[DO THIS]: Below is the data. Give it again, complete and exact.

[PROVIDED ENTRIES]:
########

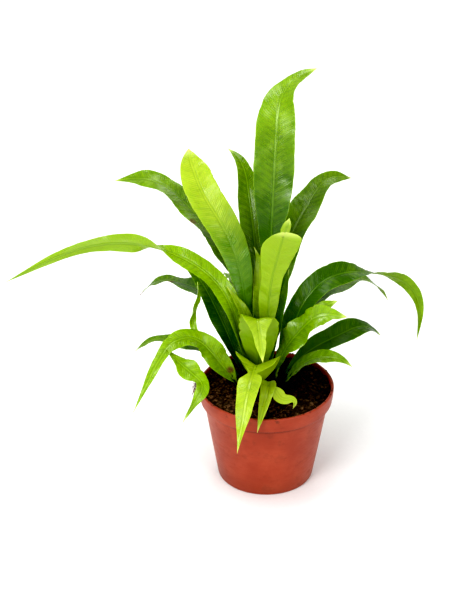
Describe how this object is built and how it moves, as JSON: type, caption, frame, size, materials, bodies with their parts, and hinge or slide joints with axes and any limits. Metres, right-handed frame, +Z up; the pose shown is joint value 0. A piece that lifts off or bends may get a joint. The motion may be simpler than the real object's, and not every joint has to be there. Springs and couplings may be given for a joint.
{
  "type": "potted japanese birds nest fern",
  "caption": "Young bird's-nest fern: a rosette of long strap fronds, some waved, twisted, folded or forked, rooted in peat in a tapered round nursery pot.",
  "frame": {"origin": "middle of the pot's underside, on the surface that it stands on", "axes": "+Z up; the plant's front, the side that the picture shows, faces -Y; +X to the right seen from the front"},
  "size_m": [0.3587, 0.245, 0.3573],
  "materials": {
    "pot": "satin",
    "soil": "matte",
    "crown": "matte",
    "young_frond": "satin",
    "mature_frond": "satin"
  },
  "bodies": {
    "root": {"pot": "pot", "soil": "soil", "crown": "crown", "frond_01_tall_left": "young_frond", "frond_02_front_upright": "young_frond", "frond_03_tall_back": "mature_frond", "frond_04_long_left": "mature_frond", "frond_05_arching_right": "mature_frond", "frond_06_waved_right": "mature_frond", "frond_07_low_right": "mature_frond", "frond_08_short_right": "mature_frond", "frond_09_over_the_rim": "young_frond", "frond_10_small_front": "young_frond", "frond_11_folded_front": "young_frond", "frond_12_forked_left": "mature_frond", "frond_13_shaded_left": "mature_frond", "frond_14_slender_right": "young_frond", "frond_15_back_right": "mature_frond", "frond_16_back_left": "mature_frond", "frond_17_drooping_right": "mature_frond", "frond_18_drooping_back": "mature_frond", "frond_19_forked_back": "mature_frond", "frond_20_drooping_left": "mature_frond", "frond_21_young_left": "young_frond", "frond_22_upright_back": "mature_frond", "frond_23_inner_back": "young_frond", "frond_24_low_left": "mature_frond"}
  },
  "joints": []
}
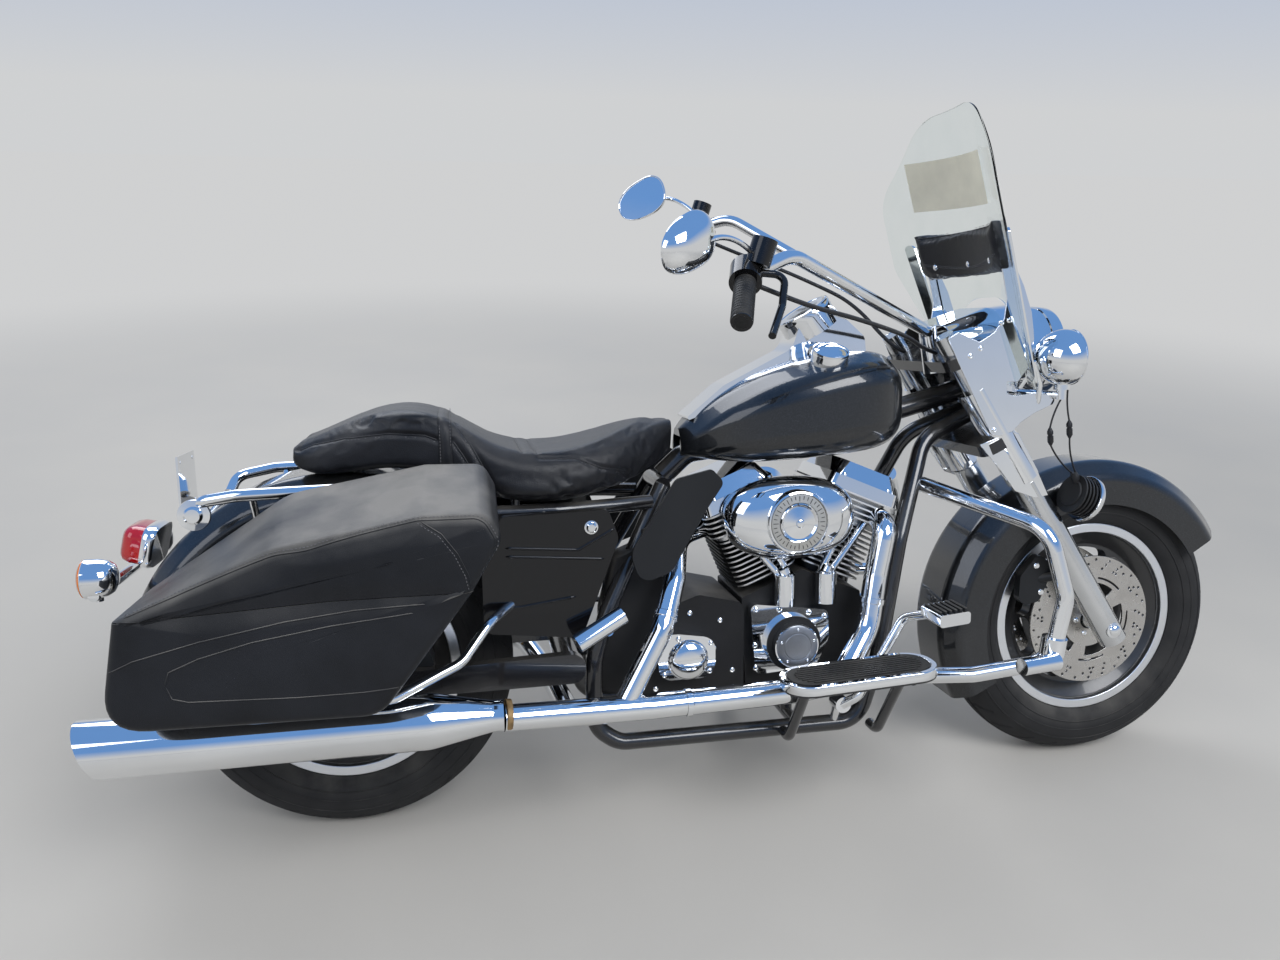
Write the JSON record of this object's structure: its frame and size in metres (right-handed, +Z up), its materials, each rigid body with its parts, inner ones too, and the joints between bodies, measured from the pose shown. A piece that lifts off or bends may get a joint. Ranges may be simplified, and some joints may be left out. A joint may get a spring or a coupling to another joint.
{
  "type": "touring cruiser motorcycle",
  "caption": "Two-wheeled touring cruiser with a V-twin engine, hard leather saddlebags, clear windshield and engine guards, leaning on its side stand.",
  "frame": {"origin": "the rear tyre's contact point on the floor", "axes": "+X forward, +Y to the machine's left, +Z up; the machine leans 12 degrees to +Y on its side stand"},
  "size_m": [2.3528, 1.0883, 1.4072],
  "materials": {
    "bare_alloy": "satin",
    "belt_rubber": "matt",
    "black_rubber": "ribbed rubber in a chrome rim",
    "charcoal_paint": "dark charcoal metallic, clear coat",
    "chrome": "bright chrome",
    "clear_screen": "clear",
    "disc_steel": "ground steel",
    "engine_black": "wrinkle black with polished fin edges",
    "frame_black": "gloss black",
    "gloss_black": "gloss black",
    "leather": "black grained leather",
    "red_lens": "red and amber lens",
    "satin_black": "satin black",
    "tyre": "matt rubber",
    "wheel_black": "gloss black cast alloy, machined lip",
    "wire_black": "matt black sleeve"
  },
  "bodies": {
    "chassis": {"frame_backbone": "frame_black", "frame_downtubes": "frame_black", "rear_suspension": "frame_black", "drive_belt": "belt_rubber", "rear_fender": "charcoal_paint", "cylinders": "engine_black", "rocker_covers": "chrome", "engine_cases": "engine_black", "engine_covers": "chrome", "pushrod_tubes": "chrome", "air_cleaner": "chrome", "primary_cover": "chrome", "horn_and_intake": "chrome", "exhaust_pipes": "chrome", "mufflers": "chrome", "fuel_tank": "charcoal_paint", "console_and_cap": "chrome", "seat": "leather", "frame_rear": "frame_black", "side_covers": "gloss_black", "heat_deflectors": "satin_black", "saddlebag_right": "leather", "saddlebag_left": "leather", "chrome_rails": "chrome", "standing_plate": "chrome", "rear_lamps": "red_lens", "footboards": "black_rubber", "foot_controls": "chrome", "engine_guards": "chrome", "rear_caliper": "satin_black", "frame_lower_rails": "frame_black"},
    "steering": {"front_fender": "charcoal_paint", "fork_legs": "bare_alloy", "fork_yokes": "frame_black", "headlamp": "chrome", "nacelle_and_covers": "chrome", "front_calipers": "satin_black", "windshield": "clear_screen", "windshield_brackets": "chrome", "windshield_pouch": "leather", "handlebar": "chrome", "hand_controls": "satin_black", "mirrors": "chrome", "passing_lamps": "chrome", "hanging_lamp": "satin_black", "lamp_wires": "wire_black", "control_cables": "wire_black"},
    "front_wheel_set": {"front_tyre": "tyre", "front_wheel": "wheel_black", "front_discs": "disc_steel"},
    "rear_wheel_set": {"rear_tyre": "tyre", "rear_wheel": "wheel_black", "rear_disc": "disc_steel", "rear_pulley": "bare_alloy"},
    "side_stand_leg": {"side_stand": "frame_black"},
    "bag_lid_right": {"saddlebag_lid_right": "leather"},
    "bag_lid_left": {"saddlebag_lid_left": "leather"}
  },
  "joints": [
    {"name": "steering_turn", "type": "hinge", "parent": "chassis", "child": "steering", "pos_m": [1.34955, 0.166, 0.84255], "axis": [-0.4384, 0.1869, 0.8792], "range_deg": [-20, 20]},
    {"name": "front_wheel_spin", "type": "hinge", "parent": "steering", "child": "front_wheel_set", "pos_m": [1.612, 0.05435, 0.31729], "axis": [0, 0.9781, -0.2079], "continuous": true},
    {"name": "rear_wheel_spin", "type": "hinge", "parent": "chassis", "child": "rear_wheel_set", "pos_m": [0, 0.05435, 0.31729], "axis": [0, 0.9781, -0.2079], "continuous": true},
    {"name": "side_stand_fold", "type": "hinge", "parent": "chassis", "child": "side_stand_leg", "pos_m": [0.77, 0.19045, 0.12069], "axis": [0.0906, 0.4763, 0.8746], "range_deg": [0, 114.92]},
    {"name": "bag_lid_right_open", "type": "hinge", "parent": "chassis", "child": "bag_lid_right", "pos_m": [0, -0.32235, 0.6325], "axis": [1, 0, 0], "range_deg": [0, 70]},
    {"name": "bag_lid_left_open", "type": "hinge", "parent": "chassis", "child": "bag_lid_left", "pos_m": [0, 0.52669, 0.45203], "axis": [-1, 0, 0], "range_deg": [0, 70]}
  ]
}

########

[CORRECT RESULT]:
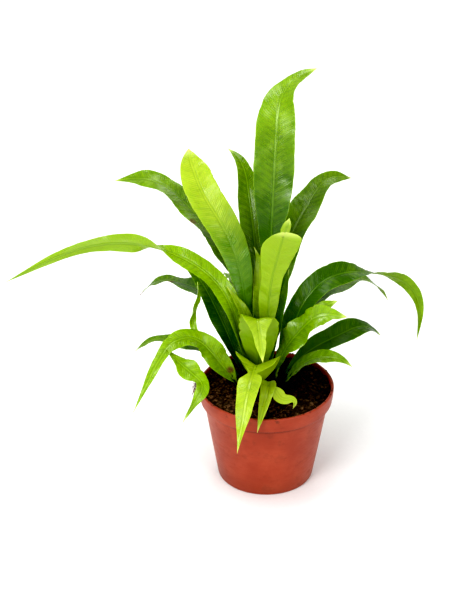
Describe how this object is built and how it moves, as JSON: type, caption, frame, size, materials, bodies with their parts, and hinge or slide joints with axes and any limits. Metres, right-handed frame, +Z up; the pose shown is joint value 0. A piece that lifts off or bends may get a joint. The motion may be simpler than the real object's, and not every joint has to be there. Springs and couplings may be given for a joint.
{
  "type": "potted japanese birds nest fern",
  "caption": "Young bird's-nest fern: a rosette of long strap fronds, some waved, twisted, folded or forked, rooted in peat in a tapered round nursery pot.",
  "frame": {"origin": "middle of the pot's underside, on the surface that it stands on", "axes": "+Z up; the plant's front, the side that the picture shows, faces -Y; +X to the right seen from the front"},
  "size_m": [0.3587, 0.245, 0.3573],
  "materials": {
    "pot": "satin",
    "soil": "matte",
    "crown": "matte",
    "young_frond": "satin",
    "mature_frond": "satin"
  },
  "bodies": {
    "root": {"pot": "pot", "soil": "soil", "crown": "crown", "frond_01_tall_left": "young_frond", "frond_02_front_upright": "young_frond", "frond_03_tall_back": "mature_frond", "frond_04_long_left": "mature_frond", "frond_05_arching_right": "mature_frond", "frond_06_waved_right": "mature_frond", "frond_07_low_right": "mature_frond", "frond_08_short_right": "mature_frond", "frond_09_over_the_rim": "young_frond", "frond_10_small_front": "young_frond", "frond_11_folded_front": "young_frond", "frond_12_forked_left": "mature_frond", "frond_13_shaded_left": "mature_frond", "frond_14_slender_right": "young_frond", "frond_15_back_right": "mature_frond", "frond_16_back_left": "mature_frond", "frond_17_drooping_right": "mature_frond", "frond_18_drooping_back": "mature_frond", "frond_19_forked_back": "mature_frond", "frond_20_drooping_left": "mature_frond", "frond_21_young_left": "young_frond", "frond_22_upright_back": "mature_frond", "frond_23_inner_back": "young_frond", "frond_24_low_left": "mature_frond"}
  },
  "joints": []
}
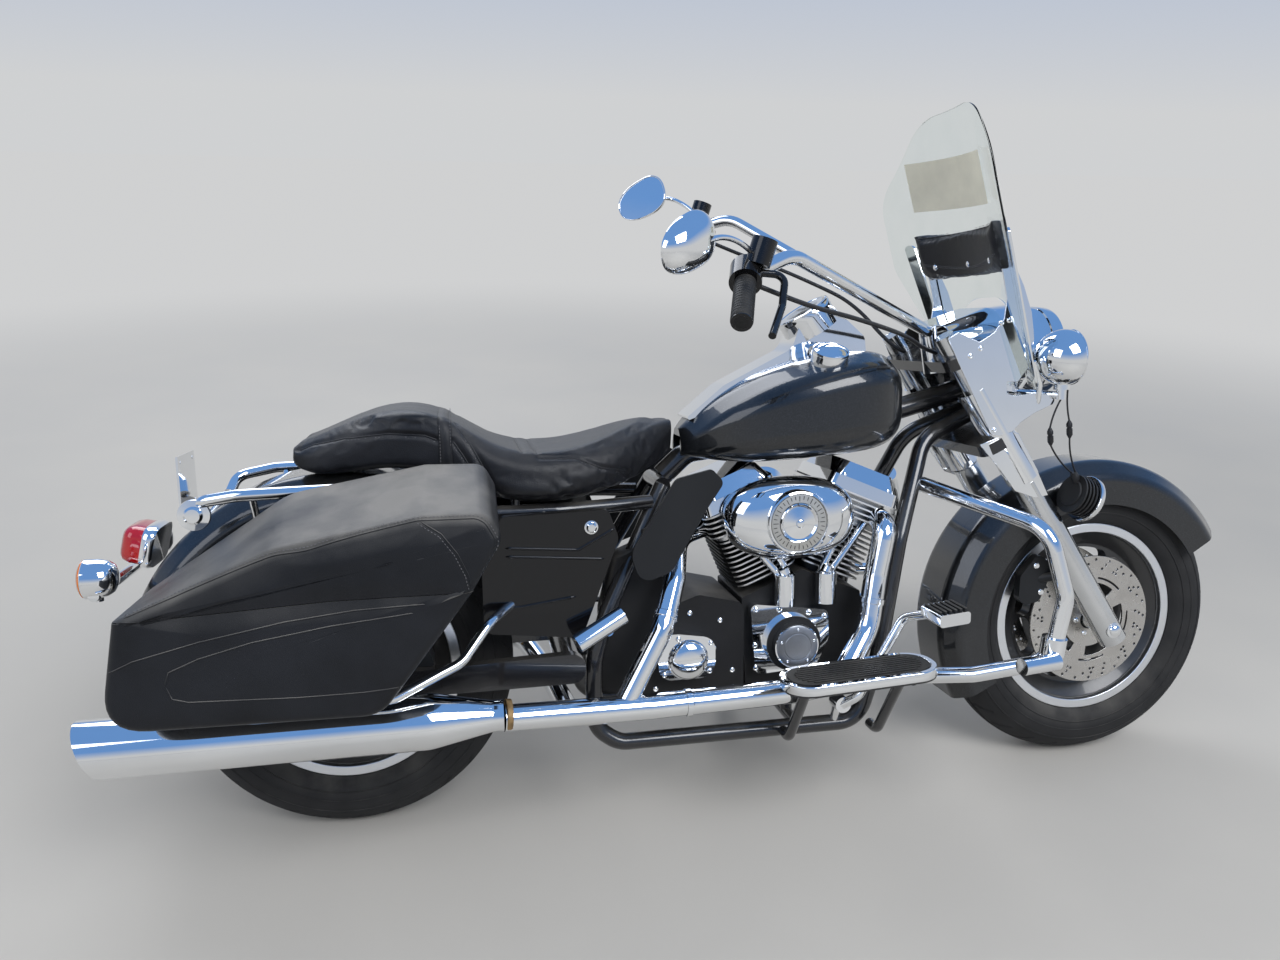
Write the JSON record of this object's structure: its frame and size in metres (right-handed, +Z up), its materials, each rigid body with its parts, inner ones too, and the joints between bodies, measured from the pose shown. A piece that lifts off or bends may get a joint. Ranges may be simplified, and some joints may be left out. A joint may get a spring or a coupling to another joint.
{
  "type": "touring cruiser motorcycle",
  "caption": "Two-wheeled touring cruiser with a V-twin engine, hard leather saddlebags, clear windshield and engine guards, leaning on its side stand.",
  "frame": {"origin": "the rear tyre's contact point on the floor", "axes": "+X forward, +Y to the machine's left, +Z up; the machine leans 12 degrees to +Y on its side stand"},
  "size_m": [2.3528, 1.0883, 1.4072],
  "materials": {
    "bare_alloy": "satin",
    "belt_rubber": "matt",
    "black_rubber": "ribbed rubber in a chrome rim",
    "charcoal_paint": "dark charcoal metallic, clear coat",
    "chrome": "bright chrome",
    "clear_screen": "clear",
    "disc_steel": "ground steel",
    "engine_black": "wrinkle black with polished fin edges",
    "frame_black": "gloss black",
    "gloss_black": "gloss black",
    "leather": "black grained leather",
    "red_lens": "red and amber lens",
    "satin_black": "satin black",
    "tyre": "matt rubber",
    "wheel_black": "gloss black cast alloy, machined lip",
    "wire_black": "matt black sleeve"
  },
  "bodies": {
    "chassis": {"frame_backbone": "frame_black", "frame_downtubes": "frame_black", "rear_suspension": "frame_black", "drive_belt": "belt_rubber", "rear_fender": "charcoal_paint", "cylinders": "engine_black", "rocker_covers": "chrome", "engine_cases": "engine_black", "engine_covers": "chrome", "pushrod_tubes": "chrome", "air_cleaner": "chrome", "primary_cover": "chrome", "horn_and_intake": "chrome", "exhaust_pipes": "chrome", "mufflers": "chrome", "fuel_tank": "charcoal_paint", "console_and_cap": "chrome", "seat": "leather", "frame_rear": "frame_black", "side_covers": "gloss_black", "heat_deflectors": "satin_black", "saddlebag_right": "leather", "saddlebag_left": "leather", "chrome_rails": "chrome", "standing_plate": "chrome", "rear_lamps": "red_lens", "footboards": "black_rubber", "foot_controls": "chrome", "engine_guards": "chrome", "rear_caliper": "satin_black", "frame_lower_rails": "frame_black"},
    "steering": {"front_fender": "charcoal_paint", "fork_legs": "bare_alloy", "fork_yokes": "frame_black", "headlamp": "chrome", "nacelle_and_covers": "chrome", "front_calipers": "satin_black", "windshield": "clear_screen", "windshield_brackets": "chrome", "windshield_pouch": "leather", "handlebar": "chrome", "hand_controls": "satin_black", "mirrors": "chrome", "passing_lamps": "chrome", "hanging_lamp": "satin_black", "lamp_wires": "wire_black", "control_cables": "wire_black"},
    "front_wheel_set": {"front_tyre": "tyre", "front_wheel": "wheel_black", "front_discs": "disc_steel"},
    "rear_wheel_set": {"rear_tyre": "tyre", "rear_wheel": "wheel_black", "rear_disc": "disc_steel", "rear_pulley": "bare_alloy"},
    "side_stand_leg": {"side_stand": "frame_black"},
    "bag_lid_right": {"saddlebag_lid_right": "leather"},
    "bag_lid_left": {"saddlebag_lid_left": "leather"}
  },
  "joints": [
    {"name": "steering_turn", "type": "hinge", "parent": "chassis", "child": "steering", "pos_m": [1.34955, 0.166, 0.84255], "axis": [-0.4384, 0.1869, 0.8792], "range_deg": [-20, 20]},
    {"name": "front_wheel_spin", "type": "hinge", "parent": "steering", "child": "front_wheel_set", "pos_m": [1.612, 0.05435, 0.31729], "axis": [0, 0.9781, -0.2079], "continuous": true},
    {"name": "rear_wheel_spin", "type": "hinge", "parent": "chassis", "child": "rear_wheel_set", "pos_m": [0, 0.05435, 0.31729], "axis": [0, 0.9781, -0.2079], "continuous": true},
    {"name": "side_stand_fold", "type": "hinge", "parent": "chassis", "child": "side_stand_leg", "pos_m": [0.77, 0.19045, 0.12069], "axis": [0.0906, 0.4763, 0.8746], "range_deg": [0, 114.92]},
    {"name": "bag_lid_right_open", "type": "hinge", "parent": "chassis", "child": "bag_lid_right", "pos_m": [0, -0.32235, 0.6325], "axis": [1, 0, 0], "range_deg": [0, 70]},
    {"name": "bag_lid_left_open", "type": "hinge", "parent": "chassis", "child": "bag_lid_left", "pos_m": [0, 0.52669, 0.45203], "axis": [-1, 0, 0], "range_deg": [0, 70]}
  ]
}